Mon esprit, tu te meus avec agilité,
Et, comme un bon nageur qui se pâme dans l'onde,
Tu sillonnes gaiement l'immensité profonde
Avec une indicible et mâle volupté.


Une fois lancé, avec une brasse simple, on peut laisser l’esprit dériver, et les pensées viennent bien. Mais à condition de revenir au bord ou au rivage, pour se replonger dans un livre. Car autrement pas de pensée. Je ne vois pas ce que le nageur ou le marcheur peuvent bien penser. On ne pense, dans ces circonstances , que si on pense déjà. Et le nageur solitaire, qui fait sa brasse au petit matin, vaut bien le marcheur. C 'est fatigant, mais plus agréable. 
 
Il vaut donc mieux avoir la bosse de nage que celle des maths ou de la philosophie à pied.

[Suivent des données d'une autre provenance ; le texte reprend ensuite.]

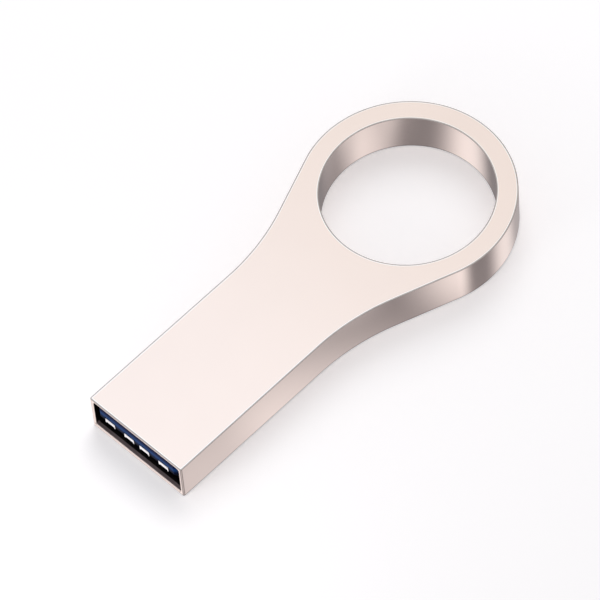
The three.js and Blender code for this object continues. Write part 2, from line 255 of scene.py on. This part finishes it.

Quand on nage, on ne se sent pas pion!



                                           Et le Magot considéré,
                                           Il s'aperçoit qu'il n'a tiré
                                           Du fond des eaux rien qu'une bête.
                                           Il l'y replonge, et va trouver
                                           Quelque homme afin de le sauver.